_JOB:_ Each entry below is to be duplicated verbatim.

_DATA FOR THE TASK:_

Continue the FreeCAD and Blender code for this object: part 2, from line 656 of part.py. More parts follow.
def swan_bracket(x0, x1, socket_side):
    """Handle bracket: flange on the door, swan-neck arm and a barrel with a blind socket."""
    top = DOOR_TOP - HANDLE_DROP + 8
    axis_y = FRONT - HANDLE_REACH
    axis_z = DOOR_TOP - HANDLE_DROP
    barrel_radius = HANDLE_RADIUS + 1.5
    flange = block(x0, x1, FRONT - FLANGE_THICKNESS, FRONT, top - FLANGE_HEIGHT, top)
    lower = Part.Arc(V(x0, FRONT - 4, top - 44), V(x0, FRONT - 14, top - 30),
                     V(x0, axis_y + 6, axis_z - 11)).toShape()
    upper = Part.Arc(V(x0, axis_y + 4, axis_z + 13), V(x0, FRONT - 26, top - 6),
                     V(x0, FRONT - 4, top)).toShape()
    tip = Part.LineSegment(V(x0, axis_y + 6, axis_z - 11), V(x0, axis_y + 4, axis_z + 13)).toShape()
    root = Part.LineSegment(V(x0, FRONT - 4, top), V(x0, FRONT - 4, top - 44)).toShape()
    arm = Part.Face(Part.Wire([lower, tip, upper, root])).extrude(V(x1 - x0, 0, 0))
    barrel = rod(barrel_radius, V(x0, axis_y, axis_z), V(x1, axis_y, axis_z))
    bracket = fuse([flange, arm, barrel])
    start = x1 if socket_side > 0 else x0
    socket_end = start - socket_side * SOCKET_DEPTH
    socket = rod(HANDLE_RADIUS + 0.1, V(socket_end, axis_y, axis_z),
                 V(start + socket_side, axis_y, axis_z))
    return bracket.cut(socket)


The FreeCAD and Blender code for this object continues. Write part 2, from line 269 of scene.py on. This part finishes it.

_THE OUTPUT:_
Continue the FreeCAD and Blender code for this object: part 2, from line 656 of part.py. More parts follow.
def swan_bracket(x0, x1, socket_side):
    """Handle bracket: flange on the door, swan-neck arm and a barrel with a blind socket."""
    top = DOOR_TOP - HANDLE_DROP + 8
    axis_y = FRONT - HANDLE_REACH
    axis_z = DOOR_TOP - HANDLE_DROP
    barrel_radius = HANDLE_RADIUS + 1.5
    flange = block(x0, x1, FRONT - FLANGE_THICKNESS, FRONT, top - FLANGE_HEIGHT, top)
    lower = Part.Arc(V(x0, FRONT - 4, top - 44), V(x0, FRONT - 14, top - 30),
                     V(x0, axis_y + 6, axis_z - 11)).toShape()
    upper = Part.Arc(V(x0, axis_y + 4, axis_z + 13), V(x0, FRONT - 26, top - 6),
                     V(x0, FRONT - 4, top)).toShape()
    tip = Part.LineSegment(V(x0, axis_y + 6, axis_z - 11), V(x0, axis_y + 4, axis_z + 13)).toShape()
    root = Part.LineSegment(V(x0, FRONT - 4, top), V(x0, FRONT - 4, top - 44)).toShape()
    arm = Part.Face(Part.Wire([lower, tip, upper, root])).extrude(V(x1 - x0, 0, 0))
    barrel = rod(barrel_radius, V(x0, axis_y, axis_z), V(x1, axis_y, axis_z))
    bracket = fuse([flange, arm, barrel])
    start = x1 if socket_side > 0 else x0
    socket_end = start - socket_side * SOCKET_DEPTH
    socket = rod(HANDLE_RADIUS + 0.1, V(socket_end, axis_y, axis_z),
                 V(start + socket_side, axis_y, axis_z))
    return bracket.cut(socket)


The FreeCAD and Blender code for this object continues. Write part 2, from line 269 of scene.py on. This part finishes it.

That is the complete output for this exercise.